Вот молодая грациозная блондинка в кокетливом русском костюме с широкими рукавами и фартуком. Яркие цветные вышивки на ее костюме оттеняются белыми вологодскими кружевами. Она медленно прогуливается с французской книжкой в руках, рассеянно перебирая пальчиком свое ожерелье из цветных жемчужин, украшенное позади волос целым ворохом разноцветных бантов. Увы, с высокомерным видом она проходит мимо меня.

Чуть дальше я встречаю пожилого офицера в мундире. Он некрасив и вместе с тем изыскан. Это приятный старик с морщинистым лицом, маленькими молодыми, живыми глазами и подкрашенной бородой. У него также совсем не веселый вид. Кажется, что ему все безразлично: и экзотические деревья со странной листвой и гладковыпуклой корой, похожей на женскую кожу, и сильно нагретые кустарники, источающие все благовония Востока. Можно легко догадаться о том, что этот человек скучает в такой же степени, в какой он надеялся повеселиться здесь.

На повороте дороги я замечаю белую церковь с зеленым куполом, ярко выделяющуюся на фоне зеленоватого моря. Как раз сейчас завершается ее строительство. Несколько рабочих в красных фартуках суетятся на оставшихся еще лесах. А над широким куполом, как новое ювелирное украшение, сверкает позолоченный крест.

Внезапно море резко изменилось. Его лысые от пены волны пожелтели и утратили свою прозрачность; они издают какие-то чревовещательные бормотания и содрогаются, как узники под пыткой. Эти волны, полные тины и грязи, несутся от самого горизонта и разбиваются о скалы, издавая глухой звук лопнувшего полного бурдюка. Над моей головой небо становится почти белым. Нет ни одного облачка. Вдалеке воздух начинает терять свою прозрачность, превращаясь в неощутимую мерцающую дымку, утомляющую наш взор.
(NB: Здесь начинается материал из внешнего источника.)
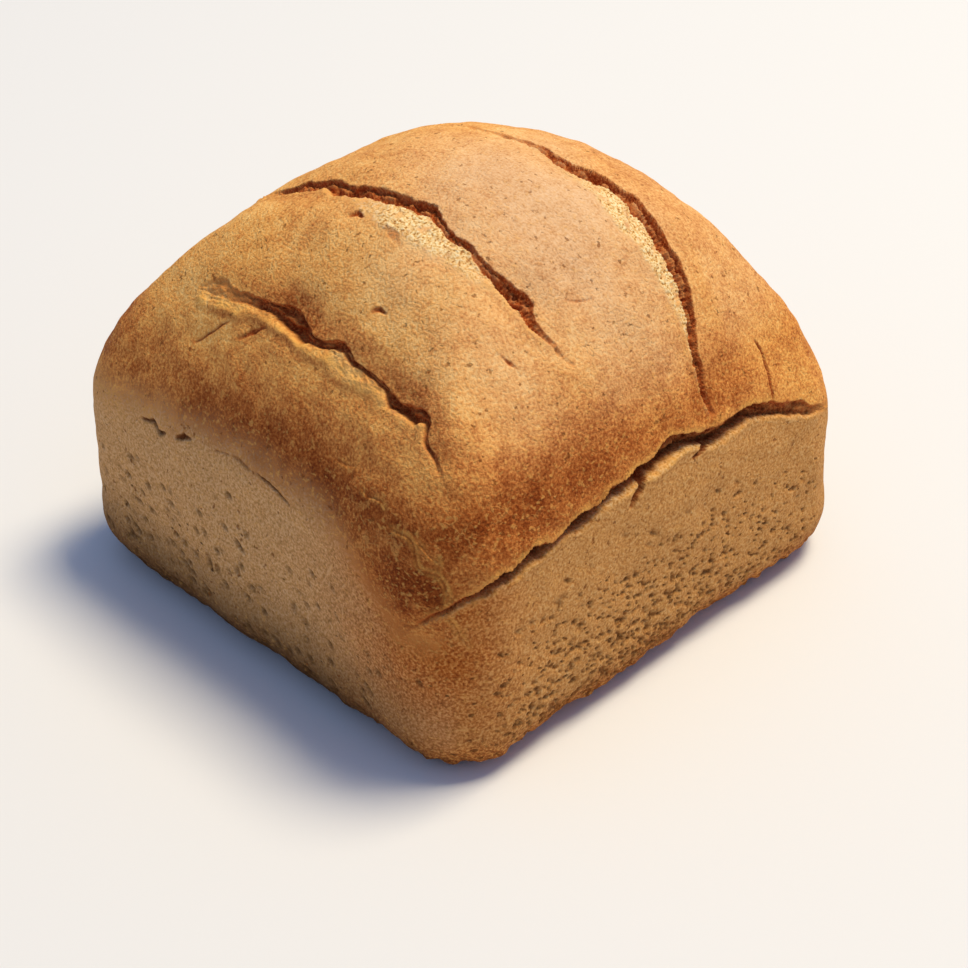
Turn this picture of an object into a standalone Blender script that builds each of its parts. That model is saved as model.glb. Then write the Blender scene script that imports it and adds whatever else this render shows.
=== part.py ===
"""Sourdough tin loaf: one piece of bread with a domed, slashed and torn crust.

The loaf is a nearly square block with rounded corners that widens a little towards its
foot, under a domed crown that leans towards one end. Three slashes run across the crown,
and the crust is torn open along the front side, where the dough rose above the tin.
Units are metres. +Z is up, -Y is the front, and the loaf stands on z = 0.
"""

from typing import NamedTuple

import bmesh
import bpy
import numpy as np
from mathutils import Vector, noise

NAME = "loaf"
COLLECTION = "sourdough_bread"

# Body, as it left the tin
HALF_LENGTH = 0.0675
HALF_WIDTH = 0.0662
CORNER_RADIUS = 0.0178
FOOT_FLARE = 0.0031
FOOT_RADIUS = 0.0135
FOOT_TRIM = 0.0006

# Crown, which rose above the tin
SHOULDER_HEIGHT = 0.0690
SHOULDER_RADIUS = 0.0327
CROWN_RISE = 0.0380
CROWN_X = 0.0075
CROWN_Y = -0.0038
LEAN_X = -0.0094
LEAN_Y = -0.0023
ARCH_POWER_X = 2.30
ARCH_POWER_Y = 2.23
ARCH_SOFTNESS = 0.30

# Unevenness of the crust: size of the waves and how far they reach
SWELL = 0.0011
SWELL_SIZE = 0.030
LUMP = 0.00055
LUMP_SIZE = 0.011
FOOT_RAG = 0.0016
FOOT_RAG_SIZE = 0.007
FOOT_RAG_HEIGHT = 0.012

# Edges of the tears
WALL = 0.0013
LIP_FADE = 0.0060
NEAR_LIP_WIDTH = 0.0016
OVERHANG_FADE = 0.0050
END_FADE = 0.0020
WOBBLE = 0.0009
WOBBLE_SIZE = 0.006
TEAR_REACH = 0.030
FULL_DEPTH = 0.0030
ROUTE_SAMPLES = 160
ROUTE_SMOOTHING = 9

# Mesh
GRID_CUTS = 119
SOFTENING = 2
TRIANGLES = 10400
CORE = (0.0, 0.0, 0.040)
REACH = 0.160
SETTLE_STEPS = 34
PROBE = 0.0004
SMOOTH_ANGLE = np.radians(40.0)

# Crust, the colour of its lighter sides and crown
CRUST_COLOUR = (0.447, 0.202, 0.060, 1.0)
CRUST_ROUGHNESS = 0.72


class Tear(NamedTuple):
    """One opening in the crust: a torn slope and, on the left of its route, a steep wall.

    Each station holds x, y, z, the width of the torn slope and the depth. The lips are
    the heights of the crust beside the wall and beside the slope, and the overhang is how
    far the wall's top edge hangs over the opening.
    """

    stations: tuple
    lip: float
    near_lip: float
    overhang: float


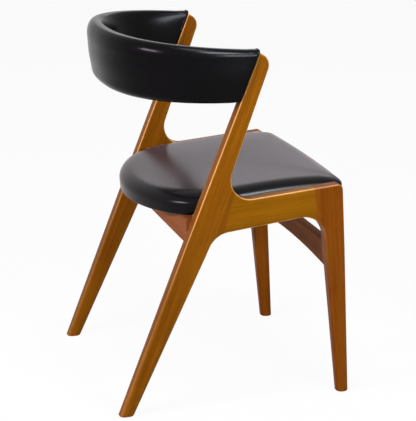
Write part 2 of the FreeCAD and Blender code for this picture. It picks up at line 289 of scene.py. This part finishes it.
def wood(name, dark, light, lean, seed, crosswise=0, polish=0.18, arris_highlight=3.2):
    """Oiled wood with painted shade and highlights: grain leaning so many degrees forward, or
    crosswise.
    """
    finish, surface, start = new_finish(name, {"Specular IOR Level": 0.025})
    place = start.node("TexCoord", {}, {}, "Object")
    turn = (math.radians(-lean), math.radians(90 * crosswise), 0)
    along = start.node("Mapping", {}, {"Vector": place, "Rotation": turn, "Location": (seed, 0, 0)})

    # three sizes of streak along the grain, each drawn out by its smaller last number
    fibre = start.node("Mapping", {}, {"Vector": along, "Scale": (420, 420, 7)})
    pore = start.node("Mapping", {}, {"Vector": along, "Scale": (1300, 1300, 45)})
    figure = start.node("Mapping", {}, {"Vector": along, "Scale": (48, 48, 1.6)})
    fibres = start.noise(fibre, scale=1.0, detail=3.0, roughness=0.6)
    pores = (start.noise(pore, scale=1.0, detail=1.0) > 0.66) * 0.35
    figures = start.noise(figure, scale=1.0, detail=3.0, roughness=0.55)
    mottle = start.noise(along, scale=7.0)
    tone = start.between(figures * 0.9 + fibres * 1.1 + mottle * 0.4 - 0.7, 0.15, 0.85)
    colour = tone.tint(toned(dark), toned(light))
    colour = pores.tint(colour, toned(dark, 0.35))

    # painted shade: the narrow faces are darker, and so is the wood towards the floor
    facing = start.node("NewGeometry", {}, {}, "Normal")
    sideways = start.node("SeparateXYZ", {}, {"Vector": facing}, "X")
    sideways = sideways.maths("ABSOLUTE", sideways, 0)
    narrow_face_shade = (1 - sideways) * 0.3
    colour = narrow_face_shade.tint(colour, toned(dark, 0.55))
    # painted shade: the wood darkens towards the floor, where less light reaches it
    level = start.node("SeparateXYZ", {}, {"Vector": place}, "Z")
    floor_shade = (1 - start.between(level, 0.05, 0.50)) * 0.3
    colour = floor_shade.tint(colour, toned(dark, 0.6))

    # painted highlight: the arrises are lighter, most of all those facing up and those above the legs
    upward = start.node("SeparateXYZ", {}, {"Vector": facing}, "Z")
    upward = upward.maths("MAXIMUM", upward, 0)
    highlight_weight = start.between(level, 0.24, 0.44) * arris_highlight + upward * 2.5
    painted_highlight = sideways * (1 - sideways) * highlight_weight
    colour = painted_highlight.tint(colour, (0.72, 0.37, 0.10, 1))

    roughness = fibres * 0.12 + polish
    height = fibres * 0.5 - pores
    bump = start.node("Bump", {}, {"Strength": 0.2, "Distance": 0.0003, "Height": height})
    connect(surface, Base_Color=colour, Roughness=roughness, Normal=bump)
    return finish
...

Я дохожу до того места, где ослабевшая волна уже лишь хрипит, выплевывая к моим ногам последние порции своей желчи. И под постоянным накатыванием этого желтушного потока галька издает невыносимый скрежет напильника по железу, раздражая мой слух. На юге узкий галечный берег тянется до первого склона горы Ай-Даниль и обрывается в том месте, где «Съежившись в горах, выходящих к морю, У подножья скалы примостилась маленькая деревня».